What is the difference between the Li Auto L8 and L9 in terms of hardware and positioning?

The Li L8, launched June 23, 2026, features 800V active suspension, the proprietary MACH M100 5nm autonomous driving chip delivering 2,560 TOPs in dual-chip configuration, and a 5C range extension system for faster battery replenishment. The Li L9 also runs the M100 chip and has historically been positioned as the flagship model at a higher price point. Analysts at CnEVPost noted that the L8's aggressive pricing relative to its specifications is what produced the cannibalization effect on L9 orders in June 2026.

Is Li Auto a good investment given its June 2026 delivery and revenue results?

This article does not constitute financial advice. What the publicly available data shows as of July 1, 2026: HSBC analyst Yuqian Ding lowered the price target to $15.60 (from $17.20) on June 10, 2026 citing a weak new-car cycle; TipRanks' Spark AI tool rated LI as Neutral based on weakening financials and bearish technicals; Q2 2026 revenue guidance of RMB24.1–25.4 billion ($3.5–$3.7 billion) implies a 16–20.2% year-over-year revenue decline.

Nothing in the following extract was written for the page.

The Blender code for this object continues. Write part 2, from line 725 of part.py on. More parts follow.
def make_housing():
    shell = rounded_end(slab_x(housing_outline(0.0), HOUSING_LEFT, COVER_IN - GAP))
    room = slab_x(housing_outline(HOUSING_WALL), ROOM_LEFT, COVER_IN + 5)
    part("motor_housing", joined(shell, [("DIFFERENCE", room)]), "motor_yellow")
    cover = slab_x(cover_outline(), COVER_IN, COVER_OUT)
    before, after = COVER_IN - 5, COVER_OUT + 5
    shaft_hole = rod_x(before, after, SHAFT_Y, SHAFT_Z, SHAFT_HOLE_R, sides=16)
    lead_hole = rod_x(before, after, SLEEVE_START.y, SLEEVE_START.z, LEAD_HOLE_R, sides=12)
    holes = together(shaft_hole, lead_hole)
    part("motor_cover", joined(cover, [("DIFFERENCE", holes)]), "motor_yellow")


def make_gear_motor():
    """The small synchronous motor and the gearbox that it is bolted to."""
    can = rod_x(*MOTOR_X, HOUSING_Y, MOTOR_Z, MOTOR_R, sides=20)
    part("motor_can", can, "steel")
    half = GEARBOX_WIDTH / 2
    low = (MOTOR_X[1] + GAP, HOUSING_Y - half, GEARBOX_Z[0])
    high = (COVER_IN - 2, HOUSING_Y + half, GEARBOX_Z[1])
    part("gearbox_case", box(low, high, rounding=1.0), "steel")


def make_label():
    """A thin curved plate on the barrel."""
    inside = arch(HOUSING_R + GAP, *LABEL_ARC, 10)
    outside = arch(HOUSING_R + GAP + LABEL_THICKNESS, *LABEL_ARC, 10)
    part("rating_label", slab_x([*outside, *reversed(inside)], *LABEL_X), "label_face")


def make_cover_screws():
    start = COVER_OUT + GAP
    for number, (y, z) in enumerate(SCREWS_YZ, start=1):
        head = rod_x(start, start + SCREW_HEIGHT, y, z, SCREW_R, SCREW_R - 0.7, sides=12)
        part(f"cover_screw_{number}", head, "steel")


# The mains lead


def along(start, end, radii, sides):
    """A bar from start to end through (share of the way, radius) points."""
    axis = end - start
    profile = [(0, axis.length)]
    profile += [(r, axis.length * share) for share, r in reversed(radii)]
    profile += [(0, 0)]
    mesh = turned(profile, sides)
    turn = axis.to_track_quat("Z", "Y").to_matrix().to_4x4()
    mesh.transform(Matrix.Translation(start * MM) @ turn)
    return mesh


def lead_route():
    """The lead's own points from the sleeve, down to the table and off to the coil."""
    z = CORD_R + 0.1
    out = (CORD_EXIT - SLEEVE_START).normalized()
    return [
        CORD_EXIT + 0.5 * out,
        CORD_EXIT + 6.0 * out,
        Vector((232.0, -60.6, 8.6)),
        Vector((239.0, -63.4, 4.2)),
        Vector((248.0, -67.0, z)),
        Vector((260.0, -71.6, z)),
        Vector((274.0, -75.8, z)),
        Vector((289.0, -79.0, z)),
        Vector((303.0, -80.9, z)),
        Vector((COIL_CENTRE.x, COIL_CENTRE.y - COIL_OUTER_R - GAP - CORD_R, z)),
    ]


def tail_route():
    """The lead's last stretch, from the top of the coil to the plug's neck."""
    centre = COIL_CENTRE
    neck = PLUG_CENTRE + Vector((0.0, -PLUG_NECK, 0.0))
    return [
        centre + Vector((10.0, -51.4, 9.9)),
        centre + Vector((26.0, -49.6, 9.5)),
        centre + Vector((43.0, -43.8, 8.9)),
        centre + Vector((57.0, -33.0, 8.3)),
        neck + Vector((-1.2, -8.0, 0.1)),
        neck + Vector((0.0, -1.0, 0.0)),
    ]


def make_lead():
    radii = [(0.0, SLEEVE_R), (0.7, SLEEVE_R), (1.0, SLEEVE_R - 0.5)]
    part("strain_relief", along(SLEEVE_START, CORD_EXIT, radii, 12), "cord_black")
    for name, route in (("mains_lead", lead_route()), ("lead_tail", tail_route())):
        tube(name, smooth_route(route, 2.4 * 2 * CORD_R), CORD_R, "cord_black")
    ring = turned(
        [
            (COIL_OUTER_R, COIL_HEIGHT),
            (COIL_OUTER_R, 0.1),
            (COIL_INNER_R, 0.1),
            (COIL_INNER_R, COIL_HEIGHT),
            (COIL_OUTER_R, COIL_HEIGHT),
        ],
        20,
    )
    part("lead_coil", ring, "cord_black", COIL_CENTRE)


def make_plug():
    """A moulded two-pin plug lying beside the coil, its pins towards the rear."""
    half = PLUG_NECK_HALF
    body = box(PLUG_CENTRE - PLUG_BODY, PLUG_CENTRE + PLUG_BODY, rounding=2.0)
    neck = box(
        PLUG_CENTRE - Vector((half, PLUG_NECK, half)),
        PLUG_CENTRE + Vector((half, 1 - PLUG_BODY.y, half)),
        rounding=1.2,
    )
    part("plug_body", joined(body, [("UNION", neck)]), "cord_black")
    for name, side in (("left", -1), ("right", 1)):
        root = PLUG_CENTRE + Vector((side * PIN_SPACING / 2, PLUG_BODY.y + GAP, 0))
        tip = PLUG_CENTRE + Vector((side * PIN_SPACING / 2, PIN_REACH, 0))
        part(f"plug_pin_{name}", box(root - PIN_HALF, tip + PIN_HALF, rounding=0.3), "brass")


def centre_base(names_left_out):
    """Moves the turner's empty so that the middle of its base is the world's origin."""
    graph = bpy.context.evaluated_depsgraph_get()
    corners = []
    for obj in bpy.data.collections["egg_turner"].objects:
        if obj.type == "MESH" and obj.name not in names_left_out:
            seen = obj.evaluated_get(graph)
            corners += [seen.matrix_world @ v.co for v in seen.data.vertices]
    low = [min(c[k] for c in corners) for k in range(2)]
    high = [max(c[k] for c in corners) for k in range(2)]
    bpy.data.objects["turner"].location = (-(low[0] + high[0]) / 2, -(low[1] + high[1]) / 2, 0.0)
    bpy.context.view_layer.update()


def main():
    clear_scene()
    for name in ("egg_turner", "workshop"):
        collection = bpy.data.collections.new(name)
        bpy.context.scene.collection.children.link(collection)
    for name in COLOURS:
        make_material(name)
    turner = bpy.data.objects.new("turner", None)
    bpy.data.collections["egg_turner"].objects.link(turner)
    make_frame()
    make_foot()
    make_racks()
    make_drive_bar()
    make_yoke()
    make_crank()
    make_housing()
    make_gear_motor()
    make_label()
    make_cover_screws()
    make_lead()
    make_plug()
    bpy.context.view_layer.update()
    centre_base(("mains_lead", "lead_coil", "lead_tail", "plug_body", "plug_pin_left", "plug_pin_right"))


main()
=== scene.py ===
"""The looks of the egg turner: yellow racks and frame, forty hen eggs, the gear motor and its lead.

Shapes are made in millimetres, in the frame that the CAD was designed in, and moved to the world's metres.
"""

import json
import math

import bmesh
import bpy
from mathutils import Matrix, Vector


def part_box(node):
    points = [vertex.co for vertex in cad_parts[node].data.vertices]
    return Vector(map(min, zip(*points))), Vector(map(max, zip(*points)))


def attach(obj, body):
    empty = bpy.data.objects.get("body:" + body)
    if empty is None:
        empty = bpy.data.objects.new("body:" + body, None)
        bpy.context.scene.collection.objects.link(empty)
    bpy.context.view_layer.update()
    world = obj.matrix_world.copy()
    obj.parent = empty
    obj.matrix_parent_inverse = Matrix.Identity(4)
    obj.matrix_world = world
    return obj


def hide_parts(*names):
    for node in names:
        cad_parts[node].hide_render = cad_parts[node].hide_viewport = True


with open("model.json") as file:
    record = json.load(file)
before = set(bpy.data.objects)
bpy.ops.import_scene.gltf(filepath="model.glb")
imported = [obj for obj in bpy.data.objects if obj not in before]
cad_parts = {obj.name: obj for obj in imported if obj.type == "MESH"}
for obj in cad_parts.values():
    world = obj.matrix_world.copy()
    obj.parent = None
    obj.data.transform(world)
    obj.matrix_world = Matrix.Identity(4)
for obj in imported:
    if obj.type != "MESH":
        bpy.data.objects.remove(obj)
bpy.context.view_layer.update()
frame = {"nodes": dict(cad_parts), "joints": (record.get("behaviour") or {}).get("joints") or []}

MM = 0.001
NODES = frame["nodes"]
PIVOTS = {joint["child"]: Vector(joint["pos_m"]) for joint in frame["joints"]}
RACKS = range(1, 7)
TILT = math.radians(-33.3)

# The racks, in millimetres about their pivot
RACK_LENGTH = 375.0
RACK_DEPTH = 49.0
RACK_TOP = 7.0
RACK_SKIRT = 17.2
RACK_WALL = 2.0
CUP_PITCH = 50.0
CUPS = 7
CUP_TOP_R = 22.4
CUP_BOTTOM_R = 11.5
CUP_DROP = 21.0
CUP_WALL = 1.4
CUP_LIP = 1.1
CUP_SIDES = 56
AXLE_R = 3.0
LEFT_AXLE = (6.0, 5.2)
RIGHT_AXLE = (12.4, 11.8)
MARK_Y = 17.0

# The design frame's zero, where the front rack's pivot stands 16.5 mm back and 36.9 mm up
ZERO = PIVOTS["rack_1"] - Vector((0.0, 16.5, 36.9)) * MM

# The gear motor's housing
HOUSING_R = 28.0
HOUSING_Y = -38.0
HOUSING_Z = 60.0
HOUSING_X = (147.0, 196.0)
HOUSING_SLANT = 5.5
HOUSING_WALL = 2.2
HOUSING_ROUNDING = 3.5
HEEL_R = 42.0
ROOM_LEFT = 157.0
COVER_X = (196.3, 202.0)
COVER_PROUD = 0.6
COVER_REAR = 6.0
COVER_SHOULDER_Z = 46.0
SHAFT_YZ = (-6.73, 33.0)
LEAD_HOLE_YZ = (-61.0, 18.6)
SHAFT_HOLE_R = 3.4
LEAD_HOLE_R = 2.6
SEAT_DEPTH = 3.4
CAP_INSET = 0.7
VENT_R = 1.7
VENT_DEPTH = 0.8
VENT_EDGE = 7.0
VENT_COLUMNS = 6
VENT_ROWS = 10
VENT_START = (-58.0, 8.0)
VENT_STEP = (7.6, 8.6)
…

On the stability side, cash reserves of 94.3 billion yuan at end of Q1 2026 reflect ten consecutive quarters of maintained liquidity, and a $1.0 billion share repurchase program signals management conviction on long-term value. Those tracking this in an investment portfolio should treat Q3 2026 deliveries as the next meaningful data point.

Disclaimer: This article is for informational and editorial purposes only and does not constitute financial advice. All figures are sourced from publicly available company filings, analyst reports, and news coverage as cited. Readers should conduct their own due diligence before making investment or vehicle purchasing decisions. Research based on publicly available sources current as of July 1, 2026.